Since the first Super Bowl in 1967, when Vince Lombardi's Green Bay Packers whipped the Kansas City Chiefs, 35-10, the Super Bowl Stock Market Predictor has been an astonishingly accurate — albeit somewhat silly — indicator of stock market direction for the rest of the year. The theory holds that when a team from the original National Football League wins the championship, stocks rise. When a team from the now-defunct American Football League wins, that's bearish. The two leagues merged in 1971, with most original NFL teams in the league's National Conference and AFL teams in the American Conference.

Using the Dow Jones Industrial Average, the S&P 500 Index and the NYSE Composite as market proxies, the prophecy of the pigskin has correctly called the direction of at least two of the three 30 times, while it blew the call seven times. A four-year skid of bum results ran from 1998 to 2001, but the predictor was back on track the last two years. The victory by the AFC's Patriots in 2002 preceded a double-digit drop in the Dow, and last January's 48-21 rout of the AFC's Oakland Raiders by the NFC's Tampa Bay Buccaneers came less than two months before the market staged its dramatic bullish turnaround in March of 2003.

Longtime Wall Street guru Robert H. Stovall, who now manages money (including Harley-Davidson's pension funds) at Wood Asset Management in Sarasota, Fla., has been the self-appointed "custodian" of the Super Bowl indicator since 1979. He wrote about it in a marketing piece for his then-employer, Dean Witter Reynolds, borrowing the idea from New York Times sportswriter Leonard Koppett.

Harley's sensible management in Milwaukee need not worry, however, that Stovall is making investment decisions with their money based on the outcome of a football game. Stovall readily admits that "the existence of statistical correlation between two sets of data does not imply any causal link between two pastimes as unrelated as football and the stock market."

But what can account for the astonishing accuracy of the indicator? Stovall points out that more teams are tied to the NFC than the AFC — the Colts, Steelers, Ravens and Browns all have origins in the old league — and that the market goes up more frequently than it goes down. Although the Carolina Panthers (like the Bucs last year) are an expansion team that wasn't around in the days of the AFL, they're established in the NFC and, according to Stovall, represent the bullish bet on the market.

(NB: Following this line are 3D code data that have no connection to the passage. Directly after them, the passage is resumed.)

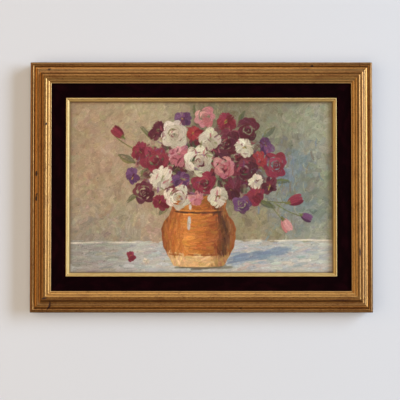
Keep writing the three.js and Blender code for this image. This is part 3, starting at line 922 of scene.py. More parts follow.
@dataclass(frozen=True)
class Pot:
    """A round earthenware pot with a glazed body and a bare clay foot, in millimetres.

    Attributes:
        middle: Middle to the right.
        foot: Height of its underside.
        rim: Height of its rim.
        clay_top: Height where the glaze ends above the bare clay.
        collar: Height of the groove under its neck.
        profile: Half widths with their heights, from the foot up.
    """

    middle: float = -4.0
    foot: float = -121.0
    rim: float = -16.0
    clay_top: float = -101.0
    collar: float = -36.0
    profile: tuple[Point, ...] = (
        (35.0, -121.0), (38.0, -118.0), (43.0, -112.0), (47.5, -104.0), (52.0, -94.0), (55.3, -84.0),
        (57.0, -74.0), (56.6, -64.0), (53.6, -55.0), (49.8, -48.0), (45.8, -42.0), (42.8, -36.0),
        (41.2, -31.0), (40.8, -26.0), (42.2, -20.0), (44.0, -16.0),
    )

    GLAZE_ACROSS = {
        -1.0: Pigment.GLAZE_DEEP,
        -0.75: Pigment.GLAZE,
        -0.3: Pigment.GLAZE_LIGHT,
        0.15: Pigment.GLAZE,
        0.5: Pigment.GLAZE_DEEP,
        0.74: Pigment.GLAZE_SHADE,
        0.9: Pigment.GLAZE_WARM_EDGE,
        1.0: Pigment.GLAZE_DEEP,
    }

    def radius(self, z: float | np.ndarray) -> float | np.ndarray:
        """Gives the pot's half width at one height or at several."""
        radii, heights = zip(*self.profile)
        return np.interp(z, heights, radii)

    def outline(self, layer: PaintLayer) -> np.ndarray:
        """Gives how far each point of a layer lies within the pot's outline.

        Args:
            layer: The layer that the pot is painted on.

        Returns:
            An array of the layer's size, from 0 outside to 1 inside.
        """
        right, up = np.meshgrid(layer.x - self.middle, layer.z)
        sag = 5.0 * np.sqrt(np.clip(1.0 - (right / 48.0) ** 2, 0.0, 1.0))
        wobble = 0.7 * np.sin(up / 5.3) + 0.4 * np.sin(up / 2.1 + 1.0)
        beside = self.radius(up + 0.5 * sag) + wobble - np.abs(right)
        above = up - self.foot + sag - 4.0
        below = self.rim + 3.0 - up
        return np.clip(np.minimum(np.minimum(beside, above), below) / 1.2 + 0.5, 0.0, 1.0)

    def tone(self, across: float | np.ndarray) -> np.ndarray:
        """Gives the glaze's colour."""
        stops = list(self.GLAZE_ACROSS)
        parts = np.array([pigment.colour for pigment in self.GLAZE_ACROSS.values()])
        return np.stack([np.interp(across, stops, parts[:, part]) for part in range(3)], axis=-1)


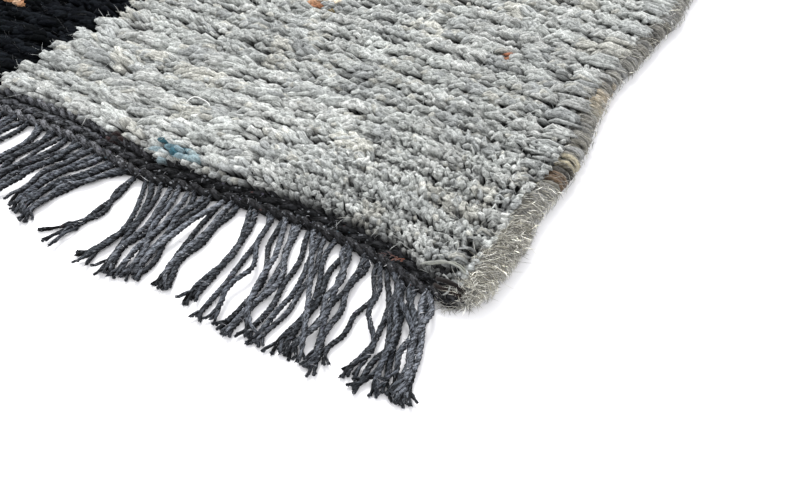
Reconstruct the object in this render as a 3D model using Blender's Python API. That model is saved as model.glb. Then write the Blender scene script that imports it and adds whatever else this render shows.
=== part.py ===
"""A small hand-knotted rug of thick wool, lying flat on Z = 0.

Its pieces: the knotted pile field, a wool-wrapped roll along each side, a twined cord across
each end, and the warp ends that leave a second twined cord as fringe. Metres, +Z up; X runs
across the rug, Y along it, and the rug is centred on both.

Every piece is drawn first as if the rug were a true rectangle, in "laid" coordinates, and
lay() then moves its plan to where the hand-made edges really run. Neighbours share that
function and its stations, so the gap between them stays even.
"""

import math

import bmesh
import bpy
from mathutils import Vector, noise

MM = 0.001
GAP = 0.3 * MM  # clearance between neighbouring pieces

# Each kind of unevenness is read from its own layer of the noise
HEIGHT_LAYER, DRIFT_LAYER, WRAP_LAYER, LENGTH_LAYER = 3.0, 7.0, 11.0, 17.0

# Driving sizes
RUG_WIDTH = 600 * MM  # over both side rolls
FIELD_LENGTH = 900 * MM  # the pile alone
KNOT_ROWS = 38  # rows of knots along the length
KNOT_COLUMNS = 26  # lumps of pile modelled across the width
PILE_CREST = 21 * MM
PILE_VALLEY = 13.5 * MM
ROLL_WIDTH = 22 * MM
ROLL_HEIGHT = 16 * MM
CORD_WIDTH = 8.6 * MM  # each twined cord at the ends
CORD_HEIGHT = 9.5 * MM
STRANDS_PER_COLUMN = 3
STRAND_WIDTH = 5.2 * MM
STRAND_HEIGHT = 5.0 * MM

GREY_WOOL = (0.42, 0.44, 0.43)
HAIRY_WOOL = (0.30, 0.28, 0.23)
CHARCOAL_YARN = (0.048, 0.05, 0.058)
WOOL_ROUGHNESS = 0.95
SHARP_EDGE = math.radians(50)

# Worked out from them
FIELD_HALF_WIDTH = RUG_WIDTH / 2 - ROLL_WIDTH - GAP
FIELD_HALF_LENGTH = FIELD_LENGTH / 2
ROW_PITCH = FIELD_LENGTH / KNOT_ROWS
COLUMN_PITCH = 2 * FIELD_HALF_WIDTH / KNOT_COLUMNS
STRANDS = KNOT_COLUMNS * STRANDS_PER_COLUMN
STRAND_PITCH = COLUMN_PITCH / STRANDS_PER_COLUMN
ROW_Y = [-FIELD_HALF_LENGTH + ROW_PITCH * i for i in range(KNOT_ROWS + 1)]
COLUMN_X = [-FIELD_HALF_WIDTH + COLUMN_PITCH * i for i in range(KNOT_COLUMNS + 1)]

# How far the side edges stray: laid y, shift along +X of the right and of the left edge (mm)
SIDE_STRAY = (
    (-450, -1, -2),
    (-400, 1, -4),
    (-350, -2, -2),
    (-316, 3, 0),
    (-270, 1, 3),
    (-235, -5, 4),
    (-180, -10, 3),
    (-130, -5, 0),
    (-90, -2, -2),
    (-20, 4, -5),
    (10, 0, -2),
    (150, 4, 4),
    (270, -4, 2),
    (380, 3, -3),
    (450, 0, 1),
)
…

With real money, Stovall is bullish on the market, regardless of whether the Panthers upset the Patriots, although he's concerned about the reinflation of a bubble in speculative stocks. "In 2003, the garbage flew," says Stovall, who believes that the improving economy and the new Medicare bill should benefit cyclical stocks, health care and reasonably valued technology stocks. Among the stocks he's buying: Anthem, UnitedHealth Group and Johnson & Johnson in healt care; Motorola and Hewlett-Packard in technology; and Union Pacific.